What the task asks
Repeat each line of the material exactly.

Input data
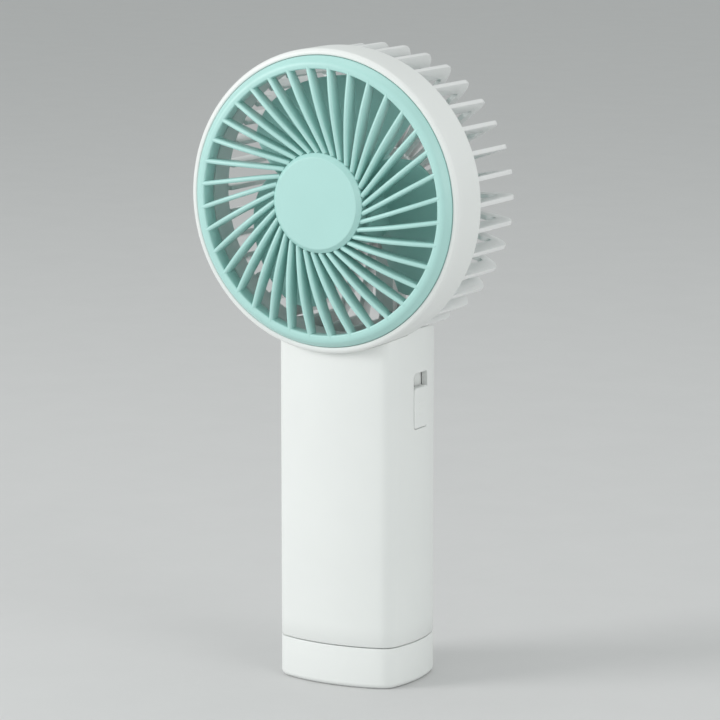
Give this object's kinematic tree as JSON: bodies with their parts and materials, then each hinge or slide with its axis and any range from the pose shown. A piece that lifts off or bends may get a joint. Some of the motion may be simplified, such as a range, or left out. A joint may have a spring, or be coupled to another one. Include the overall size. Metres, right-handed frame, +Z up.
{
  "type": "handheld electric fan",
  "caption": "Battery handheld fan: round head with swirled front grille, broad-bladed impeller and ribbed rear cage on an upright handle with a side slide switch.",
  "frame": {"origin": "centre of the flat underside of the base, on the handle's centre line", "axes": "+Z up along the handle to the head, -Y the way the air leaves the front grille, +X the side with the slide switch"},
  "size_m": [0.094, 0.0451, 0.2],
  "materials": {
    "white_plastic": "satin",
    "grey_plastic": "matte",
    "cell_wrap": "satin",
    "nickel": "satin",
    "green_board": "satin",
    "steel": "satin",
    "black_plastic": "matte",
    "ferrite": "matte",
    "clear_plastic": "gloss",
    "red_wire": "satin",
    "black_wire": "satin",
    "white_wire": "satin",
    "mint_plastic": "satin",
    "magnet": "matte",
    "aluminium": "satin",
    "copper": "satin"
  },
  "bodies": {
    "body": {"handle_shell": "white_plastic", "base_cap": "white_plastic", "inner_frame": "grey_plastic", "battery_cell_left": "cell_wrap", "battery_cell_right": "cell_wrap", "battery_strap_bottom": "nickel", "battery_strap_left": "nickel", "battery_strap_right": "nickel", "main_board": "green_board", "usb_port_shell": "steel", "usb_port_tongue": "black_plastic", "motor_driver_chip": "black_plastic", "charger_chip": "black_plastic", "boost_inductor": "ferrite", "charge_led": "clear_plastic", "led_light_pipe": "clear_plastic", "switch_track": "white_plastic", "slide_switch_body": "steel", "switch_board": "green_board", "switch_ribbon": "grey_plastic", "battery_lead_red": "red_wire", "battery_lead_black": "black_wire", "base_screw_left": "steel", "neck_screw_left": "steel", "board_screw_left": "steel", "base_screw_right": "steel", "neck_screw_right": "steel", "board_screw_right": "steel", "motor_lead_1": "white_wire", "motor_lead_2": "white_wire", "motor_lead_3": "white_wire", "drum_shell": "white_plastic", "rear_cage": "white_plastic", "rear_hub_cap": "white_plastic", "wire_cover": "white_plastic", "stator_core": "steel", "motor_base": "aluminium", "motor_board": "green_board", "bearing_front": "steel", "bearing_rear": "steel", "stator_winding_1": "copper", "stator_winding_2": "copper", "stator_winding_3": "copper", "stator_winding_4": "copper", "stator_winding_5": "copper", "stator_winding_6": "copper", "motor_screw_1": "steel", "motor_screw_2": "steel", "motor_screw_3": "steel"},
    "rotor": {"impeller": "mint_plastic", "impeller_nut": "steel", "rotor_can": "steel", "rotor_magnet": "magnet", "motor_shaft": "steel"},
    "switch_slider": {"switch_knob": "white_plastic", "switch_actuator": "black_plastic"},
    "grille": {"front_grille": "mint_plastic", "grille_badge": "mint_plastic"}
  },
  "joints": [
    {"name": "rotor_spin", "type": "hinge", "parent": "body", "child": "rotor", "pos_m": [0, 0, 0.153], "axis": [0, 1, 0], "continuous": true},
    {"name": "switch_slide", "type": "slide", "parent": "body", "child": "switch_slider", "axis": [0, 0, 1], "range_m": [0, 0.0044]},
    {"name": "grille_twist", "type": "hinge", "parent": "body", "child": "grille", "pos_m": [0, 0, 0.153], "axis": [0, -1, 0], "range_deg": [0, 20]}
  ]
}
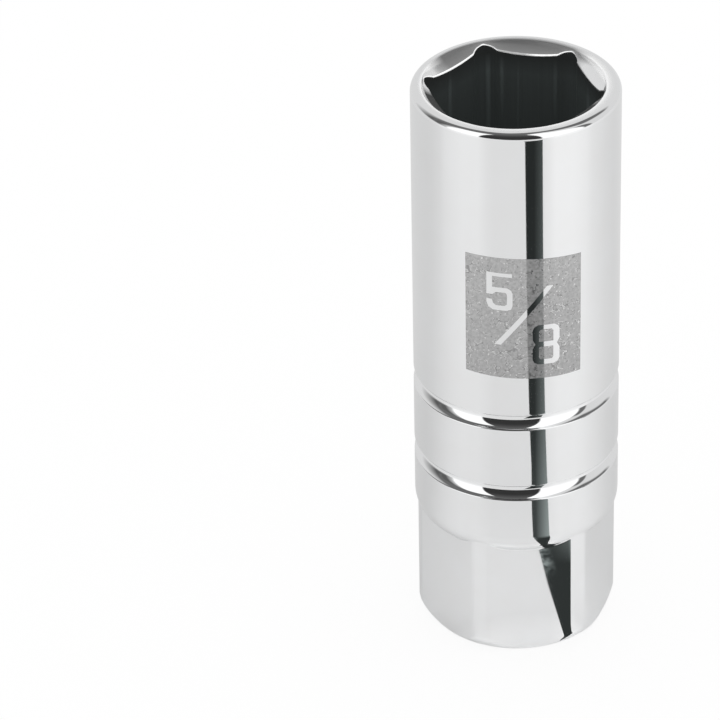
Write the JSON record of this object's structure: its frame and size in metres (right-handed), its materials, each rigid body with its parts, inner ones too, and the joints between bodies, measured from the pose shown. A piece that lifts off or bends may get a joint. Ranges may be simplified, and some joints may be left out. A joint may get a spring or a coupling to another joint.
{
  "type": "spark plug socket",
  "caption": "Deep round spark plug socket with a hexagonal mouth, a rubber grip sleeve inside, grooves round the barrel and a wrench hexagon over a square drive hole.",
  "frame": {"origin": "centre of the drive end face, on the socket's axis, which is also the centre of the base of its box", "axes": "+Z along the axis from the drive end to the mouth; two flats of the wrench hexagon and two sides of the drive square face -Y and +Y"},
  "size_m": [0.0215, 0.0214, 0.0635],
  "materials": {
    "chrome_plate": "polished",
    "sleeve_rubber": "matte"
  },
  "bodies": {
    "root": {"socket_body": "chrome_plate", "grip_sleeve": "sleeve_rubber"}
  },
  "joints": []
}
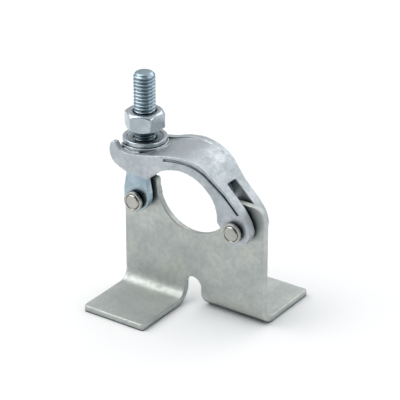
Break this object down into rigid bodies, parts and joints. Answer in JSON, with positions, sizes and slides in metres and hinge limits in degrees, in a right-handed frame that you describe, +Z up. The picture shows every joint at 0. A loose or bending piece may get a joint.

Full response
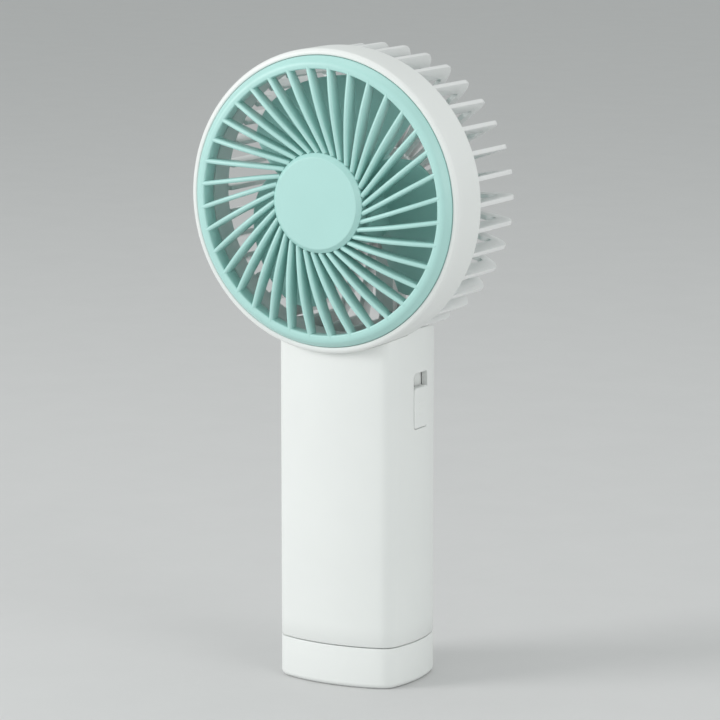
Give this object's kinematic tree as JSON: bodies with their parts and materials, then each hinge or slide with its axis and any range from the pose shown. A piece that lifts off or bends may get a joint. Some of the motion may be simplified, such as a range, or left out. A joint may have a spring, or be coupled to another one. Include the overall size. Metres, right-handed frame, +Z up.
{
  "type": "handheld electric fan",
  "caption": "Battery handheld fan: round head with swirled front grille, broad-bladed impeller and ribbed rear cage on an upright handle with a side slide switch.",
  "frame": {"origin": "centre of the flat underside of the base, on the handle's centre line", "axes": "+Z up along the handle to the head, -Y the way the air leaves the front grille, +X the side with the slide switch"},
  "size_m": [0.094, 0.0451, 0.2],
  "materials": {
    "white_plastic": "satin",
    "grey_plastic": "matte",
    "cell_wrap": "satin",
    "nickel": "satin",
    "green_board": "satin",
    "steel": "satin",
    "black_plastic": "matte",
    "ferrite": "matte",
    "clear_plastic": "gloss",
    "red_wire": "satin",
    "black_wire": "satin",
    "white_wire": "satin",
    "mint_plastic": "satin",
    "magnet": "matte",
    "aluminium": "satin",
    "copper": "satin"
  },
  "bodies": {
    "body": {"handle_shell": "white_plastic", "base_cap": "white_plastic", "inner_frame": "grey_plastic", "battery_cell_left": "cell_wrap", "battery_cell_right": "cell_wrap", "battery_strap_bottom": "nickel", "battery_strap_left": "nickel", "battery_strap_right": "nickel", "main_board": "green_board", "usb_port_shell": "steel", "usb_port_tongue": "black_plastic", "motor_driver_chip": "black_plastic", "charger_chip": "black_plastic", "boost_inductor": "ferrite", "charge_led": "clear_plastic", "led_light_pipe": "clear_plastic", "switch_track": "white_plastic", "slide_switch_body": "steel", "switch_board": "green_board", "switch_ribbon": "grey_plastic", "battery_lead_red": "red_wire", "battery_lead_black": "black_wire", "base_screw_left": "steel", "neck_screw_left": "steel", "board_screw_left": "steel", "base_screw_right": "steel", "neck_screw_right": "steel", "board_screw_right": "steel", "motor_lead_1": "white_wire", "motor_lead_2": "white_wire", "motor_lead_3": "white_wire", "drum_shell": "white_plastic", "rear_cage": "white_plastic", "rear_hub_cap": "white_plastic", "wire_cover": "white_plastic", "stator_core": "steel", "motor_base": "aluminium", "motor_board": "green_board", "bearing_front": "steel", "bearing_rear": "steel", "stator_winding_1": "copper", "stator_winding_2": "copper", "stator_winding_3": "copper", "stator_winding_4": "copper", "stator_winding_5": "copper", "stator_winding_6": "copper", "motor_screw_1": "steel", "motor_screw_2": "steel", "motor_screw_3": "steel"},
    "rotor": {"impeller": "mint_plastic", "impeller_nut": "steel", "rotor_can": "steel", "rotor_magnet": "magnet", "motor_shaft": "steel"},
    "switch_slider": {"switch_knob": "white_plastic", "switch_actuator": "black_plastic"},
    "grille": {"front_grille": "mint_plastic", "grille_badge": "mint_plastic"}
  },
  "joints": [
    {"name": "rotor_spin", "type": "hinge", "parent": "body", "child": "rotor", "pos_m": [0, 0, 0.153], "axis": [0, 1, 0], "continuous": true},
    {"name": "switch_slide", "type": "slide", "parent": "body", "child": "switch_slider", "axis": [0, 0, 1], "range_m": [0, 0.0044]},
    {"name": "grille_twist", "type": "hinge", "parent": "body", "child": "grille", "pos_m": [0, 0, 0.153], "axis": [0, -1, 0], "range_deg": [0, 20]}
  ]
}
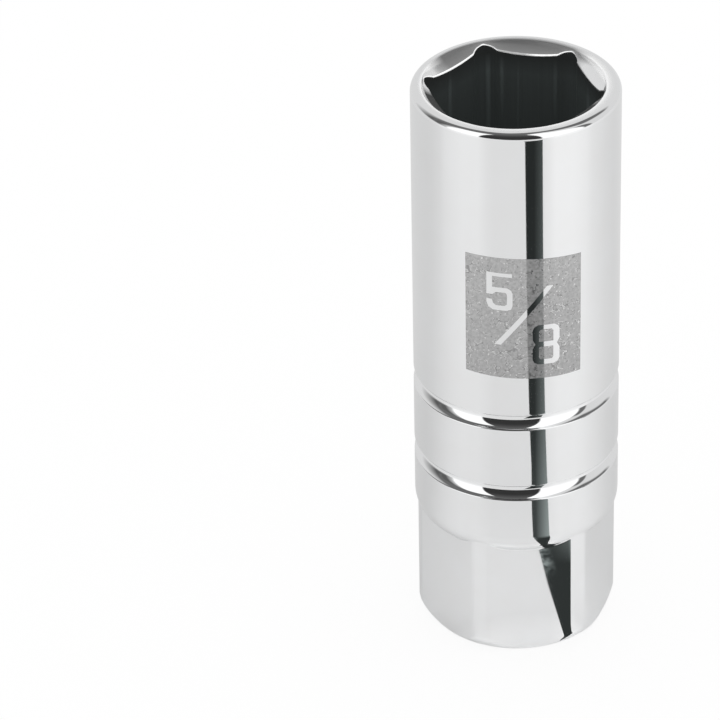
Write the JSON record of this object's structure: its frame and size in metres (right-handed), its materials, each rigid body with its parts, inner ones too, and the joints between bodies, measured from the pose shown. A piece that lifts off or bends may get a joint. Ranges may be simplified, and some joints may be left out. A joint may get a spring or a coupling to another joint.
{
  "type": "spark plug socket",
  "caption": "Deep round spark plug socket with a hexagonal mouth, a rubber grip sleeve inside, grooves round the barrel and a wrench hexagon over a square drive hole.",
  "frame": {"origin": "centre of the drive end face, on the socket's axis, which is also the centre of the base of its box", "axes": "+Z along the axis from the drive end to the mouth; two flats of the wrench hexagon and two sides of the drive square face -Y and +Y"},
  "size_m": [0.0215, 0.0214, 0.0635],
  "materials": {
    "chrome_plate": "polished",
    "sleeve_rubber": "matte"
  },
  "bodies": {
    "root": {"socket_body": "chrome_plate", "grip_sleeve": "sleeve_rubber"}
  },
  "joints": []
}
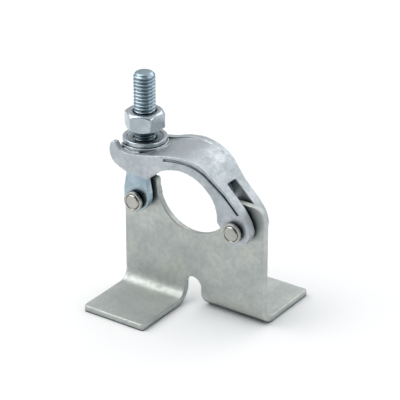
Break this object down into rigid bodies, parts and joints. Answer in JSON, with positions, sizes and slides in metres and hinge limits in degrees, in a right-handed frame that you describe, +Z up. The picture shows every joint at 0. A loose or bending piece may get a joint.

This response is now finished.